Your goal:
Both the line containing "The Blender code" and the line containing "sheen: float = 0.3" are to be reproduced exactly, along with every line between them, and nothing more.

CAD and scene scripts:

+-------+

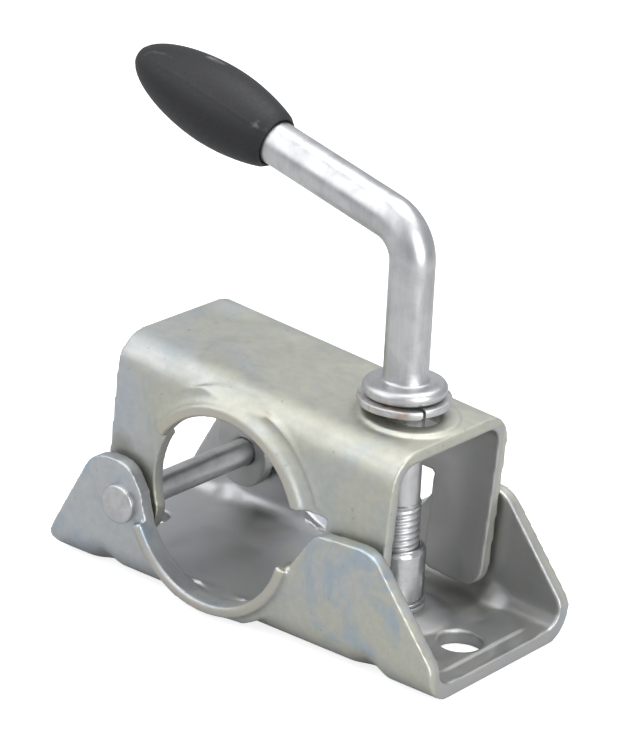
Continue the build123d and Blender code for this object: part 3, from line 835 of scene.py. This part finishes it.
class CLAMP_OT_studio(bpy.types.Operator):
    """Adds the pale floor, the soft lights and the camera"""
    bl_idname = "clamp.studio"
    bl_label = "Studio"

    def execute(self, context):
        scene = context.scene
        stage = scene.clamp_stage
        bpy.ops.object.select_all(action="DESELECT")
        bpy.ops.mesh.primitive_plane_add(size=8.0, location=(0, 0, FLOOR_Z - 0.02 * MM))
        floor = context.object
        floor.name = "studio_floor"
        material = bpy.data.materials.new("floor_paper")
        material.use_nodes = True
        tree = material.node_tree
        shader = tree.nodes["Principled BSDF"]
        shader.inputs["Base Color"].default_value = (*scene.clamp_colours.floor, 1)
        shader.inputs["Roughness"].default_value = 0.9
        shader.inputs["Emission Color"].default_value = (1, 1, 1, 1)
        seen = tree.nodes.new("ShaderNodeLightPath").outputs["Is Camera Ray"]
        tree.links.new(add_math(tree, "MULTIPLY", seen, 0.8), shader.inputs["Emission Strength"])
        floor.data.materials.append(material)
        middle = (0.0, 0.0, 0.03)
        area_light("key_light", (-0.55, -0.75, 0.95), middle, (1.8, 1.4), 11.0)
        area_light("top_light", (0.15, 0.25, 1.1), middle, (1.0, 1.0), 9.0)
        area_light("side_light", (1.0, -0.15, 0.35), middle, (0.6, 0.8), 6.5)
        world = bpy.data.worlds.new("studio_world")
        world.use_nodes = True
        world.node_tree.nodes["Background"].inputs["Color"].default_value = (0.93, 0.95, 1.0, 1)
        world.node_tree.nodes["Background"].inputs["Strength"].default_value = 0.60
        scene.world = world
        scene.view_settings.view_transform = "Standard"
        az, el, roll = stage.azimuth, stage.elevation, stage.roll
        back = Vector((math.sin(az) * math.cos(el), -math.cos(az) * math.cos(el), math.sin(el)))
        right = Vector((math.cos(az), math.sin(az), 0))
        up = back.cross(right)
        across = right * math.cos(roll) + up * math.sin(roll)
        upright = up * math.cos(roll) - right * math.sin(roll)
        spot = Vector(stage.aim) + back * stage.distance
        bpy.ops.object.camera_add()
        camera = context.object
        camera.name = "studio_camera"
        turn = Matrix((across, upright, back)).transposed().to_4x4()
        camera.matrix_world = Matrix.Translation(spot) @ turn
        camera.data.sensor_fit = "HORIZONTAL"
        camera.data.sensor_width = 36.0
        camera.data.lens = stage.lens
        camera.data.clip_end = 20.0
        scene.camera = camera
        return {"FINISHED"}


STEPS = (
    CLAMP_OT_base_pressing,
    CLAMP_OT_jaw_pressing,
    CLAMP_OT_pivot_rivet,
    CLAMP_OT_screw_spindle,
    CLAMP_OT_lever_grip,
    CLAMP_OT_split_washer,
    CLAMP_OT_threaded_sleeve,
    CLAMP_OT_studio,
)


class CLAMP_PT_panel(bpy.types.Panel):
    bl_idname = "CLAMP_PT_panel"
    bl_label = "Tube Clamp Bracket"
    bl_space_type = "VIEW_3D"
    bl_region_type = "UI"
    bl_category = "Clamp"

    def draw(self, context):
        layout = self.layout
        for step in STEPS:
            layout.operator(step.bl_idname)
        for group in (context.scene.clamp_sizes, context.scene.clamp_colours, context.scene.clamp_stage):
            box = layout.box()
            for key in group.bl_rna.properties.keys():
                if key not in ("rna_type", "name"):
                    box.prop(group, key)


CLASSES = (ClampSizes, ClampColours, ClampStage, *STEPS, CLAMP_PT_panel)


def register():
    for item in CLASSES:
        bpy.utils.register_class(item)
    bpy.types.Scene.clamp_sizes = bpy.props.PointerProperty(type=ClampSizes)
    bpy.types.Scene.clamp_colours = bpy.props.PointerProperty(type=ClampColours)
    bpy.types.Scene.clamp_stage = bpy.props.PointerProperty(type=ClampStage)


def unregister():
    del bpy.types.Scene.clamp_stage
    del bpy.types.Scene.clamp_colours
    del bpy.types.Scene.clamp_sizes
    for item in reversed(CLASSES):
        bpy.utils.unregister_class(item)


def main():
    register()
    for step in STEPS:
        group, name = step.bl_idname.split(".")
        getattr(getattr(bpy.ops, group), name)()


if __name__ == "__main__":
    main()
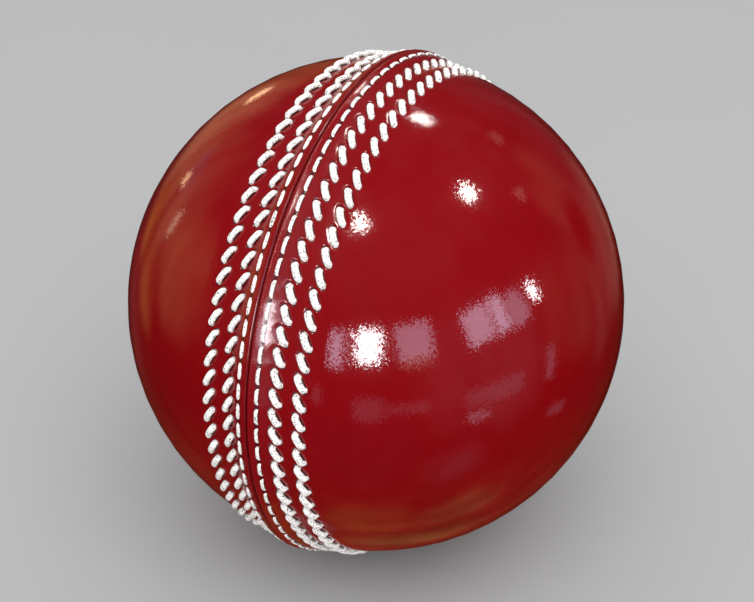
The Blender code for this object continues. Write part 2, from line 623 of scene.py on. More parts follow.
@dataclass(frozen=True)
class WoundWool(Finish):
    """Undyed wool twine: hairy, uneven in shade."""

    name: str = "wound_wool_twine"
    colour: tuple = (0.62, 0.53, 0.38)
    hair_colour: tuple = (0.36, 0.29, 0.19)
    hair_size: float = 0.25 * MM
    hair_share: float = 0.5
    hair_strength: float = 0.6
    depth: float = 0.06 * MM
    cloud_size: float = 4.0 * MM
    cloud_amount: float = 0.18
    roughness: float = 0.94
    sheen: float = 0.3

    def build(self) -> bpy.types.Material:
        """Return the material."""
        material, graph, shader = self.start()
        place = self.place(graph)
        hairs = self.effect(
            graph, Effects.specks(), Place=place, Size=self.hair_size, Share=self.hair_share
        )
        clouds = self.effect(
            graph, Effects.mottle(), Place=place, Size=self.cloud_size, Amount=self.cloud_amount
        )
        mask = graph.term(hairs)
        tinted = self.tint(graph, self.colour, graph.term(clouds))
        colour = self.blend(graph, mask * self.hair_strength, tinted, self.hair_colour)
        graph.feed(shader.inputs["Base Color"], colour)
        graph.feed(shader.inputs["Normal"], self.bump(graph, 1.0 - mask, self.depth))
        shader.inputs["Roughness"].default_value = self.roughness
        shader.inputs["Sheen Weight"].default_value = self.sheen
        return material


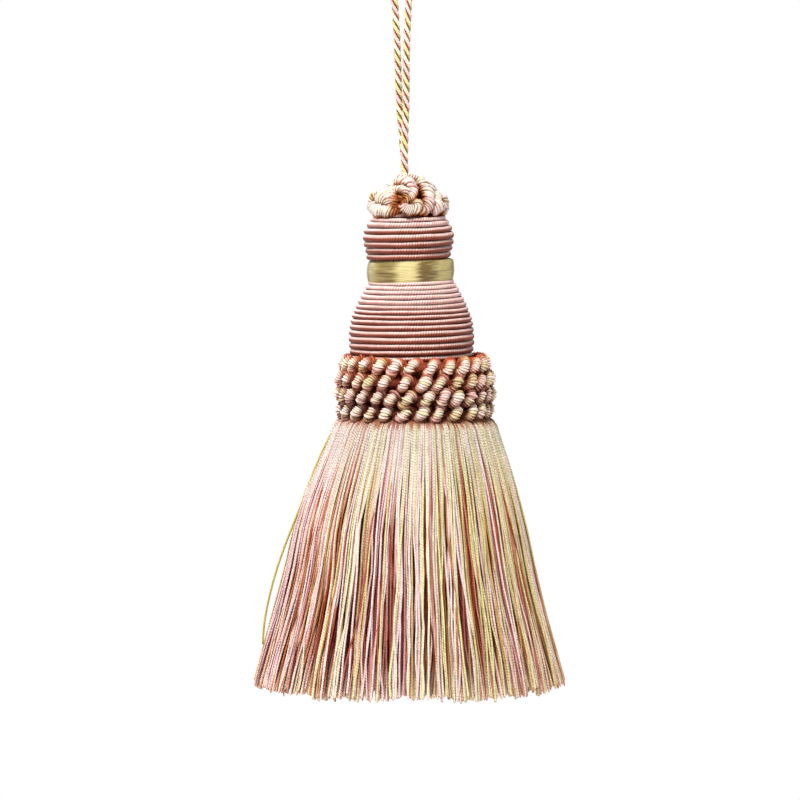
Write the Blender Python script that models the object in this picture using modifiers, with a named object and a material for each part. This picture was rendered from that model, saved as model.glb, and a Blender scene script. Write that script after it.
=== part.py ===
"""Key tassel: a cord loop, a looped rosette, a two-part gimp-covered head with a floss neck,
a rope collar and a cut skirt.

Metres, +Z up. The origin is the point of the loop that bears on whatever the tassel hangs from,
so every height below is how far that piece hangs beneath it.
"""
import math
import random

import bmesh
import bpy

MM = 0.001

# --- driving dimensions -------------------------------------------------------------------
GAP = 0.3 * MM                 # air between neighbouring pieces
HEAD_X = 2.2 * MM              # the head's axis, sideways from the point the loop hangs by

CORD_D = 1.9 * MM              # the three-ply hanging cord
LOOP_R = 4.3 * MM              # centreline radius of the loop's crown
CORD_FOOT_Z = -75.9 * MM       # where both legs of the loop enter the rosette

ROSETTE_LOOPS = 9              # cord loops round the rosette
TURN_STEPS = 44                # facets round the wound pieces

ROPE_D = 3.8 * MM              # the collar's two-ply rope
ROPE_BUMPS = 28                # rope strands that show in each course, all round
BUMP_DEPTH = 0.9 * MM          # the groove between two strands
COLLAR_TOP_Z = -121.0 * MM
COLLAR_BORE_R = 15.0 * MM
UPPER_X = -0.5 * MM            # the upper bulb and the rosette lean a little to one side,
LOWER_X = 0.25 * MM            # the lower bell to the other,
COLLAR_X = 1.1 * MM            # and the collar further

LOCKS = 40                     # main locks of the skirt
LOCK_STEPS = 3                 # facets across one lock
SKIRT_NECK_R = COLLAR_BORE_R - GAP
LOCK_DEPTH = 1.6 * MM          # groove between two locks at the cut edge
LOCK_NOTCH = 1.9 * MM          # how far the cut edge rises between two locks

# Rows run top to bottom: height and outer radius, in millimetres.
ROSETTE_ROWS = [
    {"z": -76.2, "r": 2.4, "lobe": 0.00},
    {"z": -76.8, "r": 4.2, "lobe": 0.04},
    {"z": -77.9, "r": 5.7, "lobe": 0.08},
    {"z": -79.4, "r": 7.1, "lobe": 0.12},
    {"z": -81.2, "r": 8.6, "lobe": 0.15},
    {"z": -83.0, "r": 9.5, "lobe": 0.17},
    {"z": -84.6, "r": 9.9, "lobe": 0.17},
    {"z": -85.8, "r": 9.4, "lobe": 0.14},
    {"z": -86.2, "r": 8.5, "lobe": 0.08},
]
UPPER_ROWS = [
    {"z": -86.5, "r": 8.7},
    {"z": -87.3, "r": 9.5},
    {"z": -88.3, "r": 10.1},
    {"z": -89.5, "r": 10.9},
    {"z": -90.9, "r": 11.4},
    {"z": -92.4, "r": 11.3},
    {"z": -94.0, "r": 10.9},
    {"z": -95.6, "r": 10.6},
    {"z": -97.2, "r": 10.5},
]
NECK_ROWS = [
    {"z": -97.5, "r": 10.5},
    {"z": -98.4, "r": 10.8},
    {"z": -99.9, "r": 10.9},
    {"z": -101.4, "r": 10.8},
    {"z": -102.3, "r": 10.5},
]
LOWER_ROWS = [
    {"z": -102.6, "r": 10.7},
    {"z": -104.4, "r": 11.9},
    {"z": -106.4, "r": 12.9},
    {"z": -108.4, "r": 13.8},
    {"z": -110.4, "r": 14.7},
    {"z": -112.4, "r": 15.3},
    {"z": -114.8, "r": 15.6},
    {"z": -117.4, "r": 15.7},
    {"z": -119.6, "r": 15.5},
    {"z": -120.7, "r": 15.1},
]
# The rope's four courses: the height and radius of the rope's own centre.
COLLAR_COURSES = [
    {"z": -122.9, "r": 16.8},
    {"z": -126.7, "r": 17.7},
    {"z": -130.5, "r": 17.9},
    {"z": -134.3, "r": 17.6},
]
# x is how far that section has swung sideways from the head's axis.
SKIRT_ROWS = [
    {"z": -136.5, "r": 14.7, "x": 1.1, "lock": 0.00},
    {"z": -136.9, "r": 18.3, "x": 1.1, "lock": 0.10},
    {"z": -138.4, "r": 20.5, "x": 1.1, "lock": 0.15},
    {"z": -144.5, "r": 23.0, "x": 0.8, "lock": 0.25},
    {"z": -152.0, "r": 25.7, "x": 0.4, "lock": 0.35},
    {"z": -162.0, "r": 28.6, "x": 0.0, "lock": 0.50},
    {"z": -174.0, "r": 31.1, "x": 0.0, "lock": 0.65},
    {"z": -186.0, "r": 34.3, "x": -0.1, "lock": 0.80},
    {"z": -196.0, "r": 37.2, "x": -0.2, "lock": 0.95},
    {"z": -203.0, "r": 38.9, "x": -0.3, "lock": 1.00},
]
SKIRT_NECK_TOP_Z = -121.0

# One leg of the hanging loop, top to bottom: the middle of the pair, how far the leg stands
# from it, and how far the pair has turned about its own axis (degrees).
CORD_ROWS = [
    {"z": -4.6, "mid": 0.00, "half": 4.28, "turn": 0.0},
    {"z": -10.0, "mid": 0.00, "half": 3.88, "turn": 0.0},
    {"z": -18.0, "mid": 0.00, "half": 3.08, "turn": 0.0},
    {"z": -26.0, "mid": 0.00, "half": 2.30, "turn": 0.0},
    {"z": -34.0, "mid": 0.00, "half": 1.66, "turn": 2.0},
    {"z": -42.0, "mid": 0.05, "half": 1.25, "turn": 8.0},
    {"z": -50.0, "mid": 0.12, "half": 1.08, "turn": 18.0},
    {"z": -57.0, "mid": 0.22, "half": 1.05, "turn": 34.0},
    {"z": -64.0, "mid": 0.38, "half": 1.05, "turn": 62.0},
    {"z": -70.0, "mid": 0.55, "half": 1.05, "turn": 82.0},
    {"z": -75.9, "mid": 0.80, "half": 1.05, "turn": 90.0},
]
LEG_POINTS = 21                # points along each leg
CROWN_POINTS = 11              # points round the crown, between the legs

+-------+

Solution:
The Blender code for this object continues. Write part 2, from line 623 of scene.py on. More parts follow.
@dataclass(frozen=True)
class WoundWool(Finish):
    """Undyed wool twine: hairy, uneven in shade."""

    name: str = "wound_wool_twine"
    colour: tuple = (0.62, 0.53, 0.38)
    hair_colour: tuple = (0.36, 0.29, 0.19)
    hair_size: float = 0.25 * MM
    hair_share: float = 0.5
    hair_strength: float = 0.6
    depth: float = 0.06 * MM
    cloud_size: float = 4.0 * MM
    cloud_amount: float = 0.18
    roughness: float = 0.94
    sheen: float = 0.3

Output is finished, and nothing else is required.